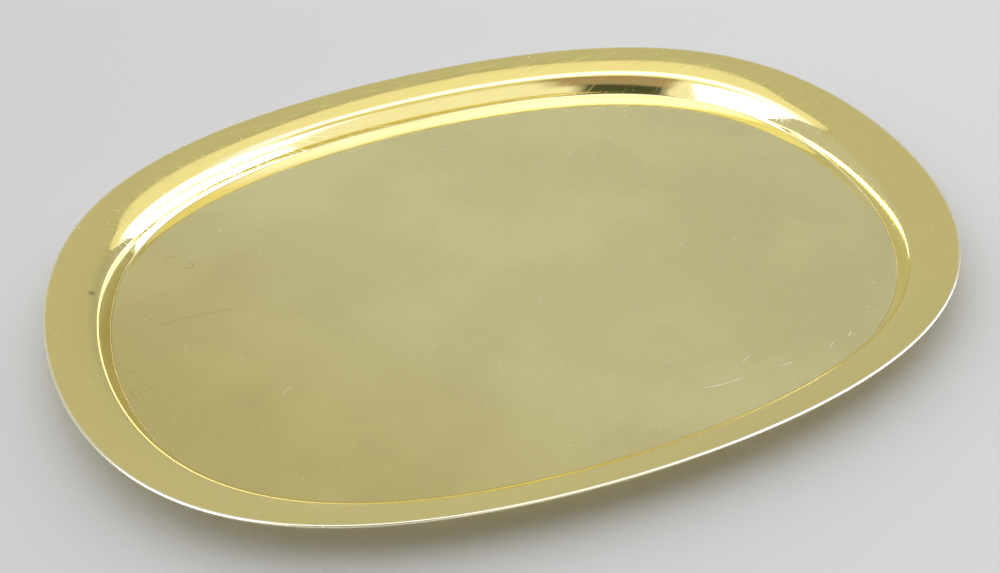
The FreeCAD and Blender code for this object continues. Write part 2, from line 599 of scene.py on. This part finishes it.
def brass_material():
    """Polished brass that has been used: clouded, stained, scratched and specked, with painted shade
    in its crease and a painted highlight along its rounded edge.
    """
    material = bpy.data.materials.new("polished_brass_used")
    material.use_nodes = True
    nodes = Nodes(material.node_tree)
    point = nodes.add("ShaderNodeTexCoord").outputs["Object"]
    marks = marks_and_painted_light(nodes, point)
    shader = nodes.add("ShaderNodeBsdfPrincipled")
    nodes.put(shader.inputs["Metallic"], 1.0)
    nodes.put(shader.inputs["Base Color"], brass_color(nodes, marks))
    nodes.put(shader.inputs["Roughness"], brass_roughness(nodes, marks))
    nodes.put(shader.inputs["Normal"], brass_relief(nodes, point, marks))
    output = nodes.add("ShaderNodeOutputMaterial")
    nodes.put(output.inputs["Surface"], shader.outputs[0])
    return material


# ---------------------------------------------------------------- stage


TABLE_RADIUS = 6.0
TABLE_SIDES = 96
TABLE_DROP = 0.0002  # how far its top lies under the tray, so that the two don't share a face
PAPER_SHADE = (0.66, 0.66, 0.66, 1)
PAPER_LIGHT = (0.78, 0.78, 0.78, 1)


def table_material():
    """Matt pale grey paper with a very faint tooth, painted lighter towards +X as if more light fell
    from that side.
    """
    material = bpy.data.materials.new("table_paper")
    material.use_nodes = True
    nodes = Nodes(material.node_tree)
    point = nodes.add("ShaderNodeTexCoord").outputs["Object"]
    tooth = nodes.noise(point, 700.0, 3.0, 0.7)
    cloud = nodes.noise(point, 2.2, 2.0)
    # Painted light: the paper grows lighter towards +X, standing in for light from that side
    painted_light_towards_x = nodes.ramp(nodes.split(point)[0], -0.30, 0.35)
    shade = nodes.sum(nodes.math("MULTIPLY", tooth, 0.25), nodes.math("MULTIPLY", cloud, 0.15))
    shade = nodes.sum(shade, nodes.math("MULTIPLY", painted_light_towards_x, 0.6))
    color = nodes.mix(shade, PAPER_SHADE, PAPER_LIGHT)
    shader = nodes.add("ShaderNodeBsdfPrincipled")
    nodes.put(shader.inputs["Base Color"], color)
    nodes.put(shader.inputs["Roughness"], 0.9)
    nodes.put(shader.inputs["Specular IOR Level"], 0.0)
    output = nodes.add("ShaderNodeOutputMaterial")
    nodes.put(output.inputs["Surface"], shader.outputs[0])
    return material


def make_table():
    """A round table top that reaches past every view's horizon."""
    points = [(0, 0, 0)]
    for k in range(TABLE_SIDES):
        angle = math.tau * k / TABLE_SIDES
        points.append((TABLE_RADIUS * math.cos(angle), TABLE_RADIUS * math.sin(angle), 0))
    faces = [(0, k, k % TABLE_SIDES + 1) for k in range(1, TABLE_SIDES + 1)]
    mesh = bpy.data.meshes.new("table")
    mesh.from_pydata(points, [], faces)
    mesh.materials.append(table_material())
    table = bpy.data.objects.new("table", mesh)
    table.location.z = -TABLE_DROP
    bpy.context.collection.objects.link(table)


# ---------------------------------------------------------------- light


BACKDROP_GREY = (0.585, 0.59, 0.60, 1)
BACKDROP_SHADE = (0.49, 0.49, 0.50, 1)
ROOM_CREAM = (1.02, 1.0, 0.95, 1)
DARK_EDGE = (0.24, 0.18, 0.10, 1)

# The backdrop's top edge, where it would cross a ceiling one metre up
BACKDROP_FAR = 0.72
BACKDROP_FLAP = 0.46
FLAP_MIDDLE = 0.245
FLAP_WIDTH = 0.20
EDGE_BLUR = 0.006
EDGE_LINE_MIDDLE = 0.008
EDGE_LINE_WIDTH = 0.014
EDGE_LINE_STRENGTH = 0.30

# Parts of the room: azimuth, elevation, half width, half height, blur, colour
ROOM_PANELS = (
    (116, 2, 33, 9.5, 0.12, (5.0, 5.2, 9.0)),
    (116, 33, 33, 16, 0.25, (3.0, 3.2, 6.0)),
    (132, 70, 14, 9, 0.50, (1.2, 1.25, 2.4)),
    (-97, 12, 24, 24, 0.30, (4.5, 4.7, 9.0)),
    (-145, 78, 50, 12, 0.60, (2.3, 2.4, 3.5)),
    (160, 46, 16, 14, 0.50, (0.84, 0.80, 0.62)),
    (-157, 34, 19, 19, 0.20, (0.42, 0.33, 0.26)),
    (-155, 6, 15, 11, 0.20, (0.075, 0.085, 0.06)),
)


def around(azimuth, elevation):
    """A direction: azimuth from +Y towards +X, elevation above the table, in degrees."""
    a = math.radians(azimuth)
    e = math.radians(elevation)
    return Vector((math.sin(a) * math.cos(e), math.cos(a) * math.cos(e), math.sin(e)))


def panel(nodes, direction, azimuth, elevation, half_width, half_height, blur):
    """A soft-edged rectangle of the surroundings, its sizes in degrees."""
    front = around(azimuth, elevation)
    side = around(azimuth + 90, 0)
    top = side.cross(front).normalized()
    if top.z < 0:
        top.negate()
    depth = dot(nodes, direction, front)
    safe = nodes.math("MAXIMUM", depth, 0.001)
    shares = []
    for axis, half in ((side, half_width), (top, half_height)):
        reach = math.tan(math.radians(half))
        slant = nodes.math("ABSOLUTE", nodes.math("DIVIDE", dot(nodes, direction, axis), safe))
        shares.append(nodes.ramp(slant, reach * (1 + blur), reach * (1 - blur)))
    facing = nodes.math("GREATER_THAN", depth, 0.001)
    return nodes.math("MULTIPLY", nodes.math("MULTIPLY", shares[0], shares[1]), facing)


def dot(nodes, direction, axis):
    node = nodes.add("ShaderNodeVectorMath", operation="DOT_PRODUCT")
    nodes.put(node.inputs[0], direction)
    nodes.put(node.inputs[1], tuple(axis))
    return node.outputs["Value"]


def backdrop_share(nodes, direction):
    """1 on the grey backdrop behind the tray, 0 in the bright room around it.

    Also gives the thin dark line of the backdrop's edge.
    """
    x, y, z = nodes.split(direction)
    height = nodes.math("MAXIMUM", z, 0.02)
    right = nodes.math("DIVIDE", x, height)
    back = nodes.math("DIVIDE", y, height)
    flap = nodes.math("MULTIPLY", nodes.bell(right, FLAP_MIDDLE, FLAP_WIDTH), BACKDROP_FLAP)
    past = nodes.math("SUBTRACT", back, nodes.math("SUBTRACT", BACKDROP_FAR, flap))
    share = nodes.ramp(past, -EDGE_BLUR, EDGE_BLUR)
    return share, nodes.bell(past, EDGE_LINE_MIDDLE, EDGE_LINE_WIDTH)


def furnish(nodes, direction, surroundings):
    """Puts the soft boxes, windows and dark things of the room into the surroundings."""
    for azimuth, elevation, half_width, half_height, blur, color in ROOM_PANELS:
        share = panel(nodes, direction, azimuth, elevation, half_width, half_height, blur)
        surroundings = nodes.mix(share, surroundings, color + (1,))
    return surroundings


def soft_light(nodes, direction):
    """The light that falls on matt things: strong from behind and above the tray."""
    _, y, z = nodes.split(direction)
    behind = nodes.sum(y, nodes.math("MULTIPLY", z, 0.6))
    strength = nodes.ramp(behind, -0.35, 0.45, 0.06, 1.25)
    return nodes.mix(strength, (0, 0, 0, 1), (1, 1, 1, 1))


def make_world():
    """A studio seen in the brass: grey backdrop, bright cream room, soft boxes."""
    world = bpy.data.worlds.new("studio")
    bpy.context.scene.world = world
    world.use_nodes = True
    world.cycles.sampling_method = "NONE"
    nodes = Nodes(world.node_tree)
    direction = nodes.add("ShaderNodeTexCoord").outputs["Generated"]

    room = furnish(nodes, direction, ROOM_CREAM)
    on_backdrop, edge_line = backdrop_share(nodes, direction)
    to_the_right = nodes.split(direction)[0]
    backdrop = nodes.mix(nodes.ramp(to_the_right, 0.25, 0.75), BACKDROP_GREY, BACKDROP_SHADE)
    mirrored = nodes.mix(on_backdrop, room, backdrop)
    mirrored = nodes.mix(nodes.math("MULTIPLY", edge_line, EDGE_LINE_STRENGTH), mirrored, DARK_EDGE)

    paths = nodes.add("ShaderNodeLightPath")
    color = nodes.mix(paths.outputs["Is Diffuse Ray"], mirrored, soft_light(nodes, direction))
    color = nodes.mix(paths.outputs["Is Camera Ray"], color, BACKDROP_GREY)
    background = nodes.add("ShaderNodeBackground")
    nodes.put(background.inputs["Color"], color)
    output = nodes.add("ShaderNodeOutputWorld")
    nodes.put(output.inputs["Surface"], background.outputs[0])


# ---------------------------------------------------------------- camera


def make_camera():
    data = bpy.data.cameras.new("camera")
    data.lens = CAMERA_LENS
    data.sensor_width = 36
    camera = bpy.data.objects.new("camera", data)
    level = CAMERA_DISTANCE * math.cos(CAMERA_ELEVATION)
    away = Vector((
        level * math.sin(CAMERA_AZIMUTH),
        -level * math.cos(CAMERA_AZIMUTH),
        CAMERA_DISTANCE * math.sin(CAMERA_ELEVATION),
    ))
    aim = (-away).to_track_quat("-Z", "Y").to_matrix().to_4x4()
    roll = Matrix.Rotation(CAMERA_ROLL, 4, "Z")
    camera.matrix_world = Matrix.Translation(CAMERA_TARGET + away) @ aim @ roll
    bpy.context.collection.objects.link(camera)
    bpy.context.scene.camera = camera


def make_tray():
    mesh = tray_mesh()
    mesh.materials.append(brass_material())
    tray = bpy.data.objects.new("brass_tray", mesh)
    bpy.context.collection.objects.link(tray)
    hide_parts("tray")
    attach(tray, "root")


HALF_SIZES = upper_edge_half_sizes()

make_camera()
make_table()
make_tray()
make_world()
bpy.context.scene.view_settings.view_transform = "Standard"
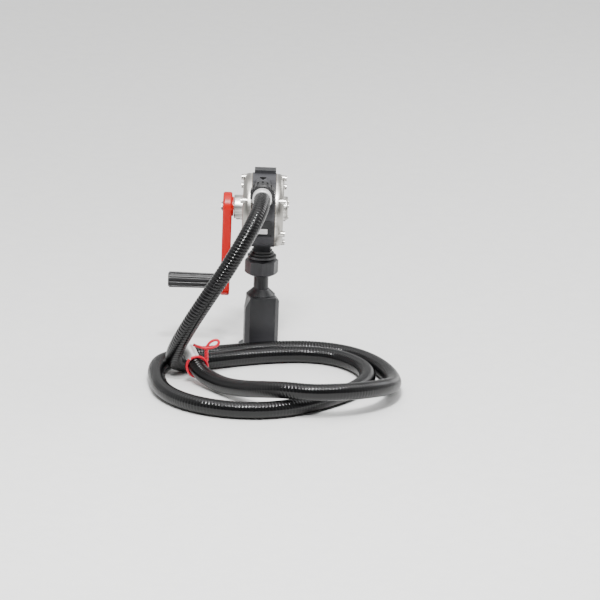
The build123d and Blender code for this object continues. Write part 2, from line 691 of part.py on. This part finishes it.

**Directions**
Among the entries above, identify all lines with "Write" and copy them.

**Finished exercise**
The FreeCAD and Blender code for this object continues. Write part 2, from line 599 of scene.py on. This part finishes it.
The build123d and Blender code for this object continues. Write part 2, from line 691 of part.py on. This part finishes it.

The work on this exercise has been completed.